Ce n'était pas la faute du journaliste, mais il était un rouage important. Pendant quelques jours, le malaise nous habita.
Quelques mois passèrent, puis, un jour, l'actualité ramena le besoin d'un entretien avec monsieur Garneau.
"Comment réagira-t-il? Est-il de la classe des petits jouteurs politiques qui font porter la responsabilité d'un revers de fortune sur les journalistes? Ou est-il plutôt de celle des grands hommes d'État, qui assument pleinement?", se demandait-on.

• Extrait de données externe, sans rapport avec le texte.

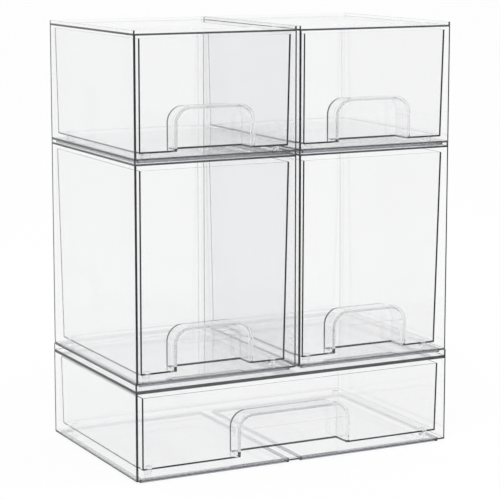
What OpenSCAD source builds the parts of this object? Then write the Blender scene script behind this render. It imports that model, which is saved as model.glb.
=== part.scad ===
// Stackable clear drawer organizer: one wide low unit carries two tall units
// side by side, and each tall unit carries a short one. Every unit is a
// one-piece case, open at the front, with a one-piece drawer inside it.
// Millimetres, +Z up. The fronts face -Y, and the origin lies on the resting
// surface under the middle of the stack.

/* [Cases] */
// Width of the wide case, outside
wide_w = 320; // [270:1:380]
// Depth of every case, outside
case_d = 195; // [160:1:240]
// Height of the wide case, from the underside of its floor to its rim
wide_h = 86.8; // [80:0.1:120]
// Height of a tall case, from the underside of its floor to its rim
tall_h = 197; // [150:0.5:240]
// Height of a short case, from the underside of its floor to its rim
short_h = 111.6; // [90:0.1:140]
// Thickness of the side walls, the back and the rims
case_wall = 1.8; // [1.4:0.1:2.6]
// Thickness of the top panels of the tall and short cases
case_top = 1.6; // [1.2:0.1:2.4]
// Thickness of the wide case's top panel
wide_top = 2.8; // [1.6:0.1:3.6]
// Thickness of the case floors
case_floor = 1.6; // [1.2:0.1:2.4]
// Radius of the upright outer corners of a case
case_corner_r = 1.2; // [0.6:0.1:1.4]

/* [Stacking] */
// Height of the rim of a tall or short case above its top panel
narrow_rim = 2.9; // [2:0.1:4.5]
// Height of the rim of the wide case above its top panel
wide_rim = 5.4; // [4.5:0.1:9]
// Room left between a plinth and the panel that it stands over
plinth_clear = 0.3; // [0.2:0.1:1]
// How far a plinth stands in from the outside of its case
plinth_inset = 4.5; // [4:0.1:8]
// Thickness of the plinth's wall
plinth_wall = 1.8; // [1.4:0.1:3]
// Gap between the two columns of narrow cases
pair_gap = 2.6; // [1:0.1:6]
// How far the narrow cases stand in from the sides of the wide one
stack_inset = 0.7; // [0.2:0.1:1.2]

/* [Drawers] */
// Thickness of the drawer walls
drawer_wall = 1.6; // [1.2:0.1:1.8]
// Thickness of the drawer floors
drawer_floor = 1.6; // [1.2:0.1:2.4]
// Lean of a drawer's side walls, in degrees
side_draft = 0.6; // [0.2:0.1:1]
// Lean of a drawer's front and back walls, in degrees
end_draft = 1.5; // [0.5:0.1:2]
// Radius of a drawer's upright corners and floor edges, outside
drawer_r = 2; // [2:0.1:5]
// Gap behind a closed drawer, at its upper edge
back_gap = 0.8; // [0.5:0.1:6]

/* [Wide drawer] */
// How far the wide drawer's upper front edge stands behind the case's front
wide_set = 3; // [0.5:0.1:8]
// Gap beside the wide drawer, at its upper edge
wide_side_gap = 5.4; // [1:0.1:8]
// Gap over the wide drawer
wide_head_gap = 4.85; // [1:0.05:8]
// Height of the wide drawer's feet
wide_foot_h = 6.3; // [2:0.1:9]

/* [Tall drawers] */
// How far a tall drawer's upper front edge stands behind the case's front
tall_set = 3; // [0.5:0.1:8]
// Gap beside a tall drawer, at its upper edge
tall_side_gap = 3.9; // [1:0.1:6]
// Gap over a tall drawer
tall_head_gap = 4.7; // [1:0.1:8]
// Height of a tall drawer's feet
tall_foot_h = 4.6; // [2:0.1:8]

/* [Short drawers] */
// How far a short drawer's upper front edge stands behind the case's front
short_set = 1.5; // [0.5:0.1:6]
// Gap beside a short drawer, at its upper edge
short_side_gap = 3.4; // [1:0.1:6]
// Gap over a short drawer
short_head_gap = 2.6; // [1:0.1:6]
// Height of a short drawer's feet
short_foot_h = 3.6; // [2:0.1:7]

/* [Finger pulls] */
// Width of the arched pull of the wide drawer at the front, outside its walls
wide_pull_w = 113.8; // [80:0.1:140]
// Width of the arched pull of a tall or short drawer at the front, outside its walls
narrow_pull_w = 76.2; // [56:0.1:90]
// Height of the wide drawer's pull above the drawer's underside
wide_pull_h = 38.8; // [34:0.1:44]
// Height of a tall or short drawer's pull above the drawer's underside
narrow_pull_h = 38.6; // [34:0.1:50]
// Radius of the arch's upper corners, outside
pull_r = 15; // [8:0.5:16]
// Depth of the hollow behind the drawer front, measured at the floor
pull_depth = 19.8; // [14:0.1:26]
// How far each side of a pull comes in from the front to the back of its hollow
pull_taper = 0.8; // [0.2:0.1:2]
// Height of the way in under the lip that the fingers hook behind
way_in_h = 25.5; // [22:0.5:30]
// Thickness of the collar round the hollow, behind the drawer front
collar_wall = 2.8; // [2:0.1:4]
// How far the collar reaches in behind the drawer front
collar_depth = 3.4; // [1:0.1:8]

/* [Feet] */
// Diameter of a drawer's foot
foot_dia = 7; // [5:0.5:9]
// Distance of a foot's centre from the edges of the drawer's floor
foot_inset = 9; // [7:0.5:12]

/* [Hidden] */
clear_case = [0.90, 0.92, 0.95, 0.35];
clear_drawer = [0.94, 0.94, 0.96, 0.35];
// how far a cutting shape runs past the face that it cuts
past = 1;
// thickness of the slices that span a drawer's walls
slice = 0.01;
$fn = 48;

left = -1;
right = 1;
narrow_w = (wide_w - pair_gap) / 2 - stack_inset;
narrow_x = (narrow_w + pair_gap) / 2;
plinth_h = narrow_rim - plinth_clear;

wide_z = plinth_h;
tall_z = wide_z + wide_h;
short_z = tall_z + tall_h;

// ---- cases ----

// Plain rectangle in plan, centred on X and starting at Y = 0
module room_plan(w, d) {
    translate([-w / 2, 0]) square([w, d]);
}

// The same rectangle with round corners
module case_plan(w, d, r) {
    translate([0, r]) room_plan(w, d - 2 * r);
    room_plan(w - 2 * r, d);
    for (x = [r - w / 2, w / 2 - r], y = [r, d - r])
        translate([x, y]) circle(r);
}

// Stacking plinth under a narrow case's footprint: a low wall all round
module plinth() {
    w = narrow_w - 2 * plinth_inset;
    d = case_d - 2 * plinth_inset;
    translate([0, plinth_inset, -plinth_h])
        linear_extrude(plinth_h)
            difference() {
                case_plan(w, d, case_corner_r);
                translate([0, plinth_wall])
                    room_plan(w - 2 * plinth_wall, d - 2 * plinth_wall);
            }
}

// Case shell: floor, sides, back and top panel, with a rim round the top
module case_shell(w, h, panel, rim) {
    room_w = w - 2 * case_wall;
    difference() {
        linear_extrude(h) case_plan(w, case_d, case_corner_r);
        translate([0, -past, case_floor])
            linear_extrude(h - case_floor - panel - rim)
                room_plan(room_w, case_d - case_wall + past);
        translate([0, case_wall, h - rim])
            linear_extrude(rim + past)
                room_plan(room_w, case_d - 2 * case_wall);
    }
}

// Case of a tall or short unit
module narrow_case(h) {
    case_shell(narrow_w, h, case_top, narrow_rim);
    plinth();
}

// ---- drawers ----

// Block with drafted walls, round upright corners and a round floor edge:
// w wide, from y0 to y1 along Y and h high, all measured at its upper edge
module drafted_block(w, y0, y1, h, r) {
    in_x = h * tan(side_draft);
    in_y = h * tan(end_draft);
    hull()
        for (sx = [-1, 1], end = [[y0, 1], [y1, -1]]) {
            translate([sx * (w / 2 - r), end[0] + end[1] * r, h - slice])
                cylinder(r = r, h = slice, $fn = 32);
            translate([sx * (w / 2 - in_x - r), end[0] + end[1] * (in_y + r), r])
                sphere(r = r, $fn = 32);
        }
}

// Face of the arched pull: upright sides and round upper corners
module arch(w, h, r, below) {
    translate([0, -below]) {
        room_plan(w, h - r + below);
        room_plan(w - 2 * r, h + below);
    }
    for (x = [r - w / 2, w / 2 - r])
        translate([x, h - r]) circle(r);
}

// The arch drawn out from y0 back to y1
module arch_prism(w, h, r, y0, y1, below) {
    translate([0, y1, 0])
        rotate([90, 0, 0])
            linear_extrude(y1 - y0)
                arch(w, h, r, below);
}

// The arch drawn out from y0 to y1, w wide at y_front and narrower toward the back
module tapered_arch(w, h, r, y_front, y0, y1, below) {
    lean = pull_taper / pull_depth;
    hull()
        for (y = [y0, y1 - slice])
            arch_prism(w - 2 * lean * (y - y_front), h, r, y, y + slice, below, $fn = 40);
}

// Everything behind the drawer front's inner face up to the plane y1, and from
// the plane y0 on below the lip
module behind_lip(w, y0, y1, h) {
    inside = y0 + drawer_wall;
    translate([-w / 2, 0, 0])
        rotate([90, 0, 90])
            linear_extrude(w)
                polygon([[y0, -past], [y1, -past], [y1, h], [inside, h],
                         [inside + (h - way_in_h) * tan(end_draft), way_in_h], [y0, way_in_h]]);
}

// Drawer tray with its recessed pull; its upper front edge stands at y0
module tray(w, y0, y1, h, pull_w, pull_h) {
    wall = drawer_wall;
    front_y = y0 + h * tan(end_draft);
    pull_y = front_y + pull_depth;
    room_w = pull_w - 2 * wall;
    room_r = pull_r - wall;
    difference() {
        drafted_block(w, y0, y1, h, drawer_r);
        // inside of the tray, left solid where the pull and its collar stand
        difference() {
            translate([0, 0, drawer_floor])
                drafted_block(w - 2 * wall, y0 + wall, y1 - wall, h, drawer_r - wall);
            tapered_arch(pull_w, pull_h, pull_r, front_y, y0, pull_y + wall, past);
            arch_prism(room_w + 2 * collar_wall, pull_h - wall + collar_wall, room_r + collar_wall,
                       y0, front_y + wall + collar_depth, past);
        }
        // hollow for the fingers, open underneath and in front below the lip
        intersection() {
            behind_lip(pull_w, y0, pull_y, h);
            tapered_arch(room_w, pull_h - wall, room_r, front_y, y0, pull_y, past);
        }
    }
}

// Drawer on its feet, as it stands in a case of the given size
module drawer_in(case_w, room_h, set, side_gap, head_gap, foot_h, pull_w, pull_h) {
    w = case_w - 2 * case_wall - 2 * side_gap;
    h = room_h - foot_h - head_gap;
    back = case_d - case_wall - back_gap;
    foot_x = w / 2 - h * tan(side_draft) - foot_inset;
    foot_y = h * tan(end_draft) + foot_inset;
    translate([0, 0, foot_h])
        tray(w, set, back, h, pull_w, pull_h);
    for (x = [-foot_x, foot_x], y = [set + foot_y, back - foot_y])
        translate([x, y, 0])
            cylinder(d = foot_dia, h = foot_h + drawer_floor / 2);
}

// ---- sub-parts ----

// Puts a narrow unit's part in its column, with its case's floor at z
module in_column(side, z) {
    translate([side * narrow_x, -case_d / 2, z]) children();
}

module wide_case() {
    color(clear_case) translate([0, -case_d / 2, wide_z]) {
        case_shell(wide_w, wide_h, wide_top, wide_rim);
        for (side = [left, right])
            translate([side * narrow_x, 0, 0]) plinth();
    }
}

module wide_drawer() {
    room_h = wide_h - case_floor - wide_top - wide_rim;
    color(clear_drawer) translate([0, -case_d / 2, wide_z + case_floor])
        drawer_in(wide_w, room_h, wide_set, wide_side_gap, wide_head_gap, wide_foot_h,
                  wide_pull_w, wide_pull_h);
}

module tall_case(side) {
    color(clear_case) in_column(side, tall_z) narrow_case(tall_h);
}

module tall_drawer(side) {
    room_h = tall_h - case_floor - case_top - narrow_rim;
    color(clear_drawer) in_column(side, tall_z + case_floor)
        drawer_in(narrow_w, room_h, tall_set, tall_side_gap, tall_head_gap, tall_foot_h,
                  narrow_pull_w, narrow_pull_h);
}

module short_case(side) {
    color(clear_case) in_column(side, short_z) narrow_case(short_h);
}

module short_drawer(side) {
    room_h = short_h - case_floor - case_top - narrow_rim;
    color(clear_drawer) in_column(side, short_z + case_floor)
        drawer_in(narrow_w, room_h, short_set, short_side_gap, short_head_gap, short_foot_h,
                  narrow_pull_w, narrow_pull_h);
}

wide_case();
wide_drawer();
tall_case(left);  // tall_case_left
tall_drawer(left);  // tall_drawer_left
tall_case(right);  // tall_case_right
tall_drawer(right);  // tall_drawer_right
short_case(left);  // short_case_left
short_drawer(left);  // short_drawer_left
short_case(right);  // short_case_right
short_drawer(right);  // short_drawer_right
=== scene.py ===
"""Dresses the stacking drawer organizer in clear moulded plastic.

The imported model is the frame. Each case and each drawer is modelled again at
its own size with soft edges, rides on its body and stands for its CAD node.
"""
import logging
import math
from collections.abc import Callable, Iterable
from dataclasses import dataclass, field
from enum import Enum

import bmesh
import bpy
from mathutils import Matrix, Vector


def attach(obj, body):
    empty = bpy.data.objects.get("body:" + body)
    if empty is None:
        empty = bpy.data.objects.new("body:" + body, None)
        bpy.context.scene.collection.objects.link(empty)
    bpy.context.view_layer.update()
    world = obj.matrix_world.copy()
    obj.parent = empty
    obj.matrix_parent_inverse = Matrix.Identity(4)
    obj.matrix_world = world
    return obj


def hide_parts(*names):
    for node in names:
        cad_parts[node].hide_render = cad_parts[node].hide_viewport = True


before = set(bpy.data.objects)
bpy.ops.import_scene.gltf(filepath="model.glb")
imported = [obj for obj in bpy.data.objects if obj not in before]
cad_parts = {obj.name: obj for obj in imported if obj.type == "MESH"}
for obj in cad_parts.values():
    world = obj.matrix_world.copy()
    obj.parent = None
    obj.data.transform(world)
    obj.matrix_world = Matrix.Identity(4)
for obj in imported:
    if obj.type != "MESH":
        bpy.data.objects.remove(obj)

log = logging.getLogger("organizer")

# takes an edge's two ends
EdgeTest = Callable[[Vector, Vector], bool]
# takes a face's centre and normal
FaceTest = Callable[[Vector, Vector], bool]
Point = tuple[float, float, float]
# places closer than this count as one, in metres
NEAR = 2e-5
# how far a cutting shape runs past the face that it cuts, in metres
PAST = 0.001
# the part of its normal along an axis from which a face counts as facing that way
SQUARE = 0.99
# the faces' own attribute that tells a moulding's edges and plinths, where grey shade is painted,
# from its flats
PAINTED_SHADE_ZONE = "painted_shade_zone"


class Column(Enum):
    """Where a unit stands in the stack."""

    LEFT = -1
    MIDDLE = 0
    RIGHT = 1


class Join(Enum):
    """How one solid changes another."""

    CUT = "DIFFERENCE"
    FUSE = "UNION"


# ---------------------------------------------------------------- modelling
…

-Bonjour monsieur Garneau, je ne sais pas si l'entretien sera confortable, c'est moi qui vous ai fait perdre votre emploi à la Banque du Canada...
-Monsieur Pouliot, ce que j'ai dit a été fidèlement rapporté et je n'ai rien à en redire, avait-il rapidement rétorqué.
La réponse à l'interrogation venait de tomber: il était de la classe des grands.
Le livre vaut la lecture. Particulièrement rigolé sur l'anecdote où le maire Drapeau tente de convaincre Québec d'acheter le paquebot France et d'en faire un complexe casino-hôtel flottant pour Montréal. La réaction de monsieur Garneau est savoureuse.